“All I know is that I wanted to see what the insides of these animals looked like,” says serial killer Jeffrey Dahmer, recalling his teenage pastime of finding animals and cutting them up. The opening scene of My Friend Dahmer – the new film about his school years – has Jeffrey (Ross Lynch) stare out of a schoolbus window at a dead carcass lying mangled in the road. Later, Dahmer shows two teenagers his collection of dead animals kept in jars of acid.

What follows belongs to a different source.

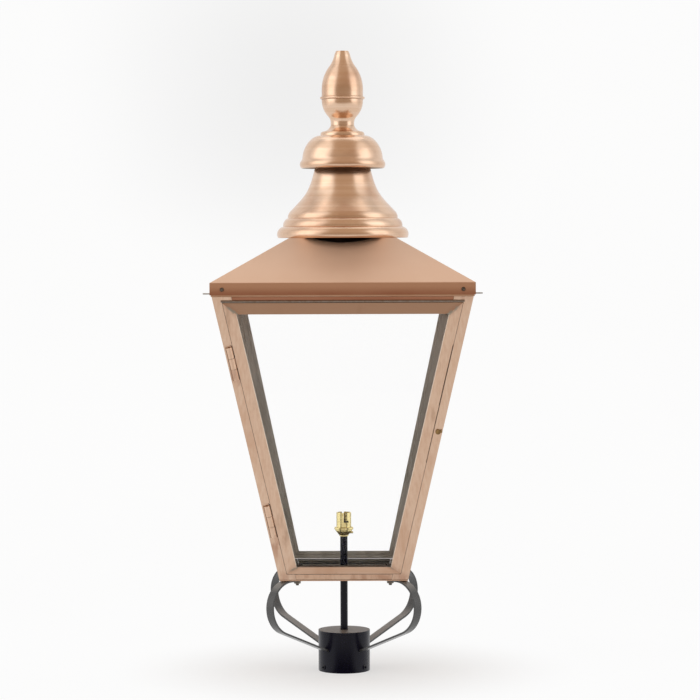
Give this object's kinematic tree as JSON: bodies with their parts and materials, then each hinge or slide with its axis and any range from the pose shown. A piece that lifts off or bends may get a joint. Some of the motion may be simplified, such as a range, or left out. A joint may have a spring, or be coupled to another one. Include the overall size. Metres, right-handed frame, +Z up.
{
  "type": "post top lantern",
  "caption": "Tapered square copper lantern on bent steel straps above a post socket, glazed on every side, with a hinged door, hipped roof, spun hood, dome and finial",
  "frame": {"origin": "centre of the post socket's open lower end", "axes": "+Z up, the door faces -Y, hinges on the -X side"},
  "size_m": [0.4614, 0.4404, 1.0668],
  "materials": {
    "copper": "brushed copper sheet with light wear",
    "black_steel": "satin black",
    "zinc_steel": "plain steel",
    "brass": "drawn brass",
    "clear_glass": "clear flat glass",
    "dark_insulator": "matt dark"
  },
  "bodies": {
    "lantern": {"base_plate": "copper", "bead_back": "copper", "bead_left": "copper", "bead_right": "copper", "bottom_rails": "copper", "corner_post_front_left": "copper", "corner_post_front_right": "copper", "corner_post_rear_left": "copper", "corner_post_rear_right": "copper", "dome_cap": "copper", "drip_strip": "copper", "finial_collar": "copper", "finial_lower": "copper", "finial_ring": "copper", "finial_upper": "copper", "frame_back": "copper", "frame_left": "copper", "frame_right": "copper", "glass_back": "clear_glass", "glass_left": "clear_glass", "glass_right": "clear_glass", "head_rails": "copper", "hinge_pins": "brass", "hinge_post_leaves": "copper", "holder_barrel": "brass", "holder_cone": "brass", "holder_grip_screw": "brass", "holder_insulator": "dark_insulator", "holder_ring": "brass", "hood_bell": "copper", "roof_pins": "zinc_steel", "roof_screws": "zinc_steel", "roof_shell": "copper", "socket_cap": "black_steel", "socket_sleeve": "black_steel", "stem_locknuts": "black_steel", "stem_tube": "black_steel", "strap_bolts": "zinc_steel", "strap_front_left": "black_steel", "strap_front_right": "black_steel", "strap_nuts": "zinc_steel", "strap_rear_left": "black_steel", "strap_rear_right": "black_steel", "tie_rod": "zinc_steel", "tie_rod_nuts": "zinc_steel", "top_frame": "copper", "vent_bar": "copper", "vent_screws": "zinc_steel"},
    "door": {"door_frame": "copper", "door_glass": "clear_glass", "door_bead": "copper", "hinge_door_leaves": "copper"},
    "latch": {"latch_lever": "brass", "latch_tongue": "brass"},
    "plunger_left": {"contact_plunger_left": "brass"},
    "plunger_right": {"contact_plunger_right": "brass"},
    "set_screw_left": {"set_screw_1": "black_steel"},
    "set_screw_right": {"set_screw_2": "black_steel"},
    "set_screw_rear": {"set_screw_3": "black_steel"}
  },
  "joints": [
    {"name": "door_hinge", "type": "hinge", "parent": "lantern", "child": "door", "pos_m": [-0.15237, -0.1593, 0.40532], "axis": [0.2113, 0.2113, -0.9543], "range_deg": [0, 110]},
    {"name": "latch_turn", "type": "hinge", "parent": "lantern", "child": "latch", "pos_m": [0.15747, -0.16497, 0.424], "axis": [0, 0.9764, 0.2161], "range_deg": [0, 90]},
    {"name": "contact_left", "type": "slide", "parent": "lantern", "child": "plunger_left", "axis": [0, 0, -1], "range_m": [0, 0.003], "stiffness_N_per_m": 500, "springref_m": -0.002},
    {"name": "contact_right", "type": "slide", "parent": "lantern", "child": "plunger_right", "axis": [0, 0, -1], "range_m": [0, 0.003], "stiffness_N_per_m": 500, "springref_m": -0.002},
    {"name": "screw_in_left", "type": "slide", "parent": "lantern", "child": "set_screw_left", "axis": [0.788, 0.6157, 0], "range_m": [0, 0.004]},
    {"name": "screw_in_right", "type": "slide", "parent": "lantern", "child": "set_screw_right", "axis": [-0.788, 0.6157, 0], "range_m": [0, 0.004]},
    {"name": "screw_in_rear", "type": "slide", "parent": "lantern", "child": "set_screw_rear", "axis": [0, -1, 0], "range_m": [0, 0.004]}
  ]
}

These gruesome early experiences could be seen as tame compared to the 17 murders he committed between ’78 and ’91, many of which involved rape and dismemberment, but the film’s foreshadowing is frightening enough, as writer-director Marc Meyers slowly reveals certain snapshots of Dahmer’s adolescence – developing like polaroid pictures. He goes to school like everyone else, feels awkward like everyone else, tells jokes like everyone else – and we know what he’s going to grow up to become. But what is most disturbing about the film is not Dahmer’s insanity, but his normality.

my friend dahmer movie poster

Based on the graphic novel-memoir by John Backderf, who befriended Dahmer at school, the film tracks Jeffrey’s coming-of-age in ‘70s Ohio. He lives with his encouraging but inadequate father (Dallas Roberts) and clinically anxious mother (Anne Heche), who constantly fight with one another. After seeing an interior designer with cerebral palsy (Adam Kroloff), Dahmer impersonates him at school – referred to as “spazzing out”. This leads him to be ingratiated into John Backderf’s (Alex Wolff) group of friends, who “spaz out” with him and start a Dahmer Fan Club.

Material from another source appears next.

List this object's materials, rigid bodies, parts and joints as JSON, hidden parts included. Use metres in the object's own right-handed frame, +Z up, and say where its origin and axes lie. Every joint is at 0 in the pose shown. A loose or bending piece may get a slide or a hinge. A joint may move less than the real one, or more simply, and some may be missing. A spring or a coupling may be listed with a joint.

The film unfolds a bit like Lars von Trier’s early Dogma ’95 film The Idiots, where a gang would also gather together and pretend to be spasticated. Jeffrey uses this exaggerated and offensive display to get closer to people. But although it’s bizarre and troubling to watch, we can’t help but compare it to our own playground memories – using shocking jokes to make our friends laugh. In this respect, is Jeffrey really different from the other kids? I suppose preserving dead animals and plotting to murder joggers would make you beg to differ, but that’s kept mostly to himself. Interacting with him, shaking his hand, you’d think he was odd but not a savage killer.

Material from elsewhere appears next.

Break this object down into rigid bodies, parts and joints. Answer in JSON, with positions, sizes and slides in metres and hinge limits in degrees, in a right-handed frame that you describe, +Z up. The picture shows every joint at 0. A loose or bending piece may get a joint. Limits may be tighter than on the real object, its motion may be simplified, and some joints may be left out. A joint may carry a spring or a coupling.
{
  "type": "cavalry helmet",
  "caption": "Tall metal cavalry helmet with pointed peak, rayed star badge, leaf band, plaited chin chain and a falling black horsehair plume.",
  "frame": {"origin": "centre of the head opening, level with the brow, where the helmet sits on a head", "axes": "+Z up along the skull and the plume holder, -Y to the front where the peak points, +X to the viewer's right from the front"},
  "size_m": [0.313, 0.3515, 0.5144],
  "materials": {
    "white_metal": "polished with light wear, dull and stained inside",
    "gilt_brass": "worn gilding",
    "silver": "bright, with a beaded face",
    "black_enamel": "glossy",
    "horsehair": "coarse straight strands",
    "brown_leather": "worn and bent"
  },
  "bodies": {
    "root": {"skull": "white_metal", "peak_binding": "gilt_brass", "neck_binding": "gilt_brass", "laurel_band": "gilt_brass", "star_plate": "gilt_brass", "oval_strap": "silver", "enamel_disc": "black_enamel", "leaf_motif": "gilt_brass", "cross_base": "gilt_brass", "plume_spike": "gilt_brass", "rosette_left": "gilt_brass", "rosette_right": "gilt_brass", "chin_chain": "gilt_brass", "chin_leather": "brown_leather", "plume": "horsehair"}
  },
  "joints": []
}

There’s rarely a shot in Daniel Katz’s brooding cinematography that doesn’t have Jeffrey in it, fleshing out Ross Lynch’s dark and icy performance. He often floats subtly into frame like a phantom. Lynch isn’t totally emotionless (making the character even more frightening), but it’s not long before he returns to his natural, ominous stare. We’re almost afraid that he’ll glaze his eyes towards us, see us, and come after us in our comfortable cinema-seats.

Marc Meyers is scaldingly, perfectly patient in his writing and direction – never feeling the need to rush. Every scene, every line, every sound is like fire coursing through your bones. One scene in particular – towards the end – is so stretched and tense that it’s as if Jeffrey has absorbed you into the screen. My Friend Dahmer joins Mindhunter and the recent Lynne Ramsay thriller You Were Never Really Here as a psycho-drama that doesn’t rely on blood to grab you by the throat. The hard reality of Jeffrey Dahmer grows like an open wound inside our souls, bleeding long after we’ve left the cinema. I’m still healing.